Can you make your lube oil last 5000 years?

I recently had a long weekend in the south of England and did a little sight seeing getting the most out of my national trust and English heritage passes. Whilst there, I visited stone henge, one of the UK’s and potentially the world’s most recognisable ancient monuments. Listening to the audio tour, the guide was explaining about the numerous restoration projects that had taken place on the site and one peaked my interest.

In 1900 one of the larger trilithons (the two parallel stones with one across the top structures) collapsed completely. In 1901 following these collapses, surveys of the site to identify other at risk stones began. One stone was identified to be at great risk of falling by its steep leaning angle (stone 56) and so before the stone fell, the archeological team decided to straighten the stone and prevent further disaster of losing another trilithon.

This couldn’t help but make me see parallels to oil condition monitoring in that, following a catastrophic failure (stone collapse), analysis of remaining fleet (stones) to identify potential early failures (wear metals) before they became catastrophic (predictive maintenance).

This is a prime example of condition based maintenance and like the industry I work in, it usually takes a failure to demonstrate the need to start performing it.

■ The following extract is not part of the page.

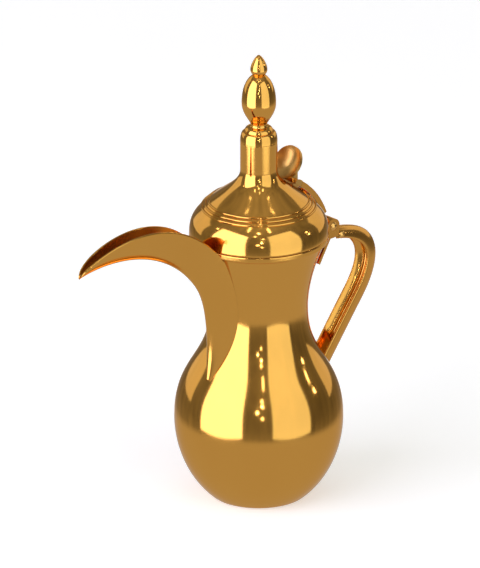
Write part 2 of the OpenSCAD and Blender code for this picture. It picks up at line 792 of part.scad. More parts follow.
module tower_cap() {
    shoulder_r = 0.81 * tower_r;
    shoulder_h = 0.66 * cap_len;
    button_r = 0.77 * tower_r;
    inner_r = tower_r - tower_wall - spigot_gap;
    color(brass) rotate_extrude() polygon(concat(
        [[bore_r, cap_z + 1.5], [inner_r - 1.2, cap_z + 1.5], [inner_r - 1.2, cap_z - 3],
         [inner_r, cap_z - 3], [inner_r, cap_z + touch]],
        [for (a = [0:9:90])
            [shoulder_r + (tower_r - shoulder_r) * cos(a), cap_z + touch + shoulder_h * sin(a)]],
        [for (a = [0:15:90])
            [neck_r + (button_r - neck_r) * cos(a),
             cap_z + shoulder_h + 0.1 + (cap_len - shoulder_h - 0.1) * sin(a)]],
        [[bore_r, collar_z]]
    ));
}
module finial_collar() {
    pinch = 0.35;
    color(pale_brass) rotate_extrude() polygon(concat(
        [[bore_r, collar_z + touch]],
        [for (a = [0:18:180]) [neck_r - pinch * sin(a), lerp(collar_z + touch, egg_z, a / 180)]],
        [[bore_r, egg_z]]
    ));
}
module finial_egg() {
    low = [neck_r, egg_z + touch];
    wide = [egg_d / 2, egg_z + egg_wide_at * egg_len];
    high = [egg_top_r, tip_z];
    color(brass) rotate_extrude() polygon(concat(
        [[bore_r, egg_z + touch], low],
        curve(low, low + [egg_out, 0.13 * egg_len], wide - [0, 0.16 * egg_len], wide),
        curve(wide, wide + [0, 0.24 * egg_len], high + [egg_in, -0.113 * egg_len], high),
        [[bore_r, tip_z]]
    ));
}
module finial_tip() {
    low = [egg_top_r, tip_z + touch];
    wide = [tip_d / 2, tip_z + tip_wide_at * tip_len];
    top = [0, top_z];
    hole_top = tip_z + 0.55 * tip_len;
    color(brass) rotate_extrude() polygon(concat(
        [[bore_r, tip_z + touch], low],
        curve(low, low + tip_out, wide - tip_under, wide, 8),
        curve(wide, wide + [0, 0.3 * tip_len], top + tip_over, top, 14),
        [[0, hole_top], [bore_r, hole_top]]
    ));
}
washer_z = tower_z - spigot_len;
washer_t = 1.4;
nut_h = 3.2;
module finial_rod() {
    low = washer_z - washer_t - nut_h - 2.4;
    color(pale_brass) translate([0, 0, low]) cylinder(d = rod_d, h = tip_z + 0.5 * tip_len - low);
}
module rod_washer() {
    color(pale_brass) translate([0, 0, washer_z - touch - washer_t]) difference() {
        cylinder(r = tower_r - lid_wall - 0.1, h = washer_t);
        translate([0, 0, -1]) cylinder(r = bore_r, h = washer_t + 2);
    }
}
module rod_nut() {
    color(pale_brass) translate([0, 0, washer_z - washer_t - 2 * touch - nut_h]) difference() {
        cylinder(d = 8.1, h = nut_h, $fn = 6);
        translate([0, 0, -1]) cylinder(r = bore_r, h = nut_h + 2);
    }
}

belly_bowl();
neck_shell();
rim_band();
spout_trough();
handle_gutter();
foot_pad();
foot_rivet();
neck_plate();
plate_rivets();
hinge_bracket();
handle_rivet();
hinge_pin();
lid_dome();
lid_seat_ring();
lid_hinge_arm();
lid_strap();
strap_rivets();
thumb_piece();
tower_tube();
tower_cap();
finial_collar();
finial_egg();
finial_tip();
finial_rod();
rod_washer();
rod_nut();
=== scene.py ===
# %% [markdown]
# # A brass dallah, piece by piece
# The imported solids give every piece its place: they are loaded first, as a fixed frame in metres,
# and nothing below moves or resizes them. A mirror-polished pot shows every facet of a mesh, so
# the turned and hammered shells are made again here as smooth, dense meshes in the same places,
# and the small forged parts are softened copies of their solids.

# %% Load the frame and keep its box
import bpy
import bmesh
import json
import math
from mathutils import Matrix, Vector


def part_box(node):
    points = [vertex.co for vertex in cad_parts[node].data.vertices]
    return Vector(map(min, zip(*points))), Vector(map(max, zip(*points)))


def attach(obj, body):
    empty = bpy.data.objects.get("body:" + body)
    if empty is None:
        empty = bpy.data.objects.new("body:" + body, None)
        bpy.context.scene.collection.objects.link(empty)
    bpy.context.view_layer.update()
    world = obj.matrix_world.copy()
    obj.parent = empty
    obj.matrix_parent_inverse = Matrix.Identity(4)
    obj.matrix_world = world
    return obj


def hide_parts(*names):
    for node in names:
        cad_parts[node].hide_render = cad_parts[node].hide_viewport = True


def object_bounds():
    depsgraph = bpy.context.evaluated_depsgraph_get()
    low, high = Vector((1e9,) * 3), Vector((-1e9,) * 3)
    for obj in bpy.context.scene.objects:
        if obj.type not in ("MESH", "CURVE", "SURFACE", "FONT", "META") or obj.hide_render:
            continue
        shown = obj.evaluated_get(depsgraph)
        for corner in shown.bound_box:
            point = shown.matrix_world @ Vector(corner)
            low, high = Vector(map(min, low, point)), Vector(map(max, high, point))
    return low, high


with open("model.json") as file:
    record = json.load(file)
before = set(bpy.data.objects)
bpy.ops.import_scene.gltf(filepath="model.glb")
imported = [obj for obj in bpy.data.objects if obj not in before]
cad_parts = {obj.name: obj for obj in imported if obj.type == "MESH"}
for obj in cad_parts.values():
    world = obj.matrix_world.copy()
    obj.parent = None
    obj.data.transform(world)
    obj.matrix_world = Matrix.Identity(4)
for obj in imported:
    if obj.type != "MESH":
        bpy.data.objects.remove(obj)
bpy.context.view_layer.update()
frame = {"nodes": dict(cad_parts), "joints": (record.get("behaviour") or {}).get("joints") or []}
MM = 0.001
nodes = frame["nodes"]

# %% [markdown]
# ## Camera
# A long lens far away keeps the pot's upright lines upright, as a catalogue picture does. The
# camera stands 43 degrees round towards the spout side and looks down by 21.5 degrees.

# %% Set up the camera
CAMERA_TURN = math.radians(-43)
CAMERA_RISE = math.radians(21.5)
CAMERA_AWAY = 12.0
SENSOR_WIDE = 36
VIEW_WIDE = 308.832 * MM
LOOK_ACROSS = -12.03 * MM
LOOK_UP = 133.05 * MM

sideways = Vector((math.cos(CAMERA_TURN), math.sin(CAMERA_TURN), 0))
away = Vector((math.sin(CAMERA_TURN) * math.cos(CAMERA_RISE),
               -math.cos(CAMERA_TURN) * math.cos(CAMERA_RISE), math.sin(CAMERA_RISE)))
upwards = away.cross(sideways)
camera = bpy.data.objects.new("camera", bpy.data.cameras.new("camera"))
bpy.context.scene.collection.objects.link(camera)
camera.data.sensor_fit = "HORIZONTAL"
camera.data.sensor_width = SENSOR_WIDE
camera.data.lens = CAMERA_AWAY * SENSOR_WIDE / VIEW_WIDE
camera.data.clip_start = 1.0
camera.data.clip_end = 60
camera.matrix_world = Matrix.Translation(
    sideways * LOOK_ACROSS + upwards * LOOK_UP + away * CAMERA_AWAY
) @ Matrix((sideways, upwards, away)).transposed().to_4x4()
bpy.context.scene.camera = camera
bpy.context.scene.view_settings.view_transform = "Standard"
print("lens", round(camera.data.lens), "mm")

# %% [markdown]
# ## Light
# Polished brass has hardly any colour of its own: it shows the room, tinted gold. Two tall soft
# boxes stand left and right of the camera with a dark gap between them, and narrow lamps in the
# gap give the small white points down the middle of the belly. Their light reaches below the
# table's level, so the floor is left out of reflections. All of them are out of the camera's
# sight. The room itself is dim, and only the camera sees it white.

# %% Lamps placed round the camera's own direction
ROOM_AWAY = 2.6


def lamp(name, turn, rise, width, height, glow, colour=(1, 1, 1), upright=True):
    """An area lamp seen from the pot at turn degrees from the camera and rise degrees up."""
    data = bpy.data.lights.new(name, "AREA")
    data.shape = "RECTANGLE"
    data.size, data.size_y = width, height
    data.energy = glow * math.pi * width * height
    data.color = colour
    piece = bpy.data.objects.new(name, data)
    bpy.context.scene.collection.objects.link(piece)
    a = CAMERA_TURN + math.radians(turn)
    flat = Vector((math.sin(a), -math.cos(a), 0))
    place = flat * ROOM_AWAY + Vector((0, 0, math.tan(math.radians(rise)) * ROOM_AWAY + 0.09))
    facing = flat if upright else place.normalized()
    piece.matrix_world = Matrix.Translation(place) @ facing.to_track_quat("Z", "Y").to_matrix().to_4x4()
    piece.visible_camera = False
    return piece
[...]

This also got me thinking about how long could you make a machine last with condition monitoring – they got another 100 years out of one of the stones that may have fell in the early 1900s, so why can’t your machinery do the same, rather than have to replace entire fleets every few years.

The issue tends to be we are quite wasteful as a society, always discarding things too early and too keen to replace stuff before it really needs to be. There have been television campaigns about sell by dates causing massive food wastage and the lubricant industry is no different in that oil is being changed far too early too.

My car manufacturer recommends I change my engine oil annually, the fact the stuff started life 650 million years ago in the ground seems to have been forgotten in an overly wasteful society. In my experience OEM guidelines for oil changes are wrong 95% of the time as they are based on an average rather than a bespoke figure for every car driver and the unique conditions the car has gone through over the last 12 months. So for the exactly average user it’s perfect, but who really fits this perfect model consumer?

Hence the traditional approaches of either “if ain’t broke don’t fix it” and “the handbook says I am supposed to change it” are extremely outdated. The stone henge example was actually decades ahead of its time. Rather than leaving all the stones to fall or saying replace all the stones, they worked on the most practical approach of assessing the situation through condition monitoring before taking action.

If you are not using condition based maintenance then your maintenance spend could be up to 10x higher than it should be and your failure rates and wastage are likely to be much higher too. So why not take your first oil sample and assess the condition of your machinery? If your machinery does not use a lubricant (E.g. an electric motor) then use thermography or vibration instesd, but you should be monitoring your equipment to give the best life with multiple condition monitoring tools if possible. I can’t guarentee doing this will make your machines last 5000 years or even another 100, but study after study has shown you will get longer and more reliable machinery using condition based maintenance practices, so why not start benefiting today?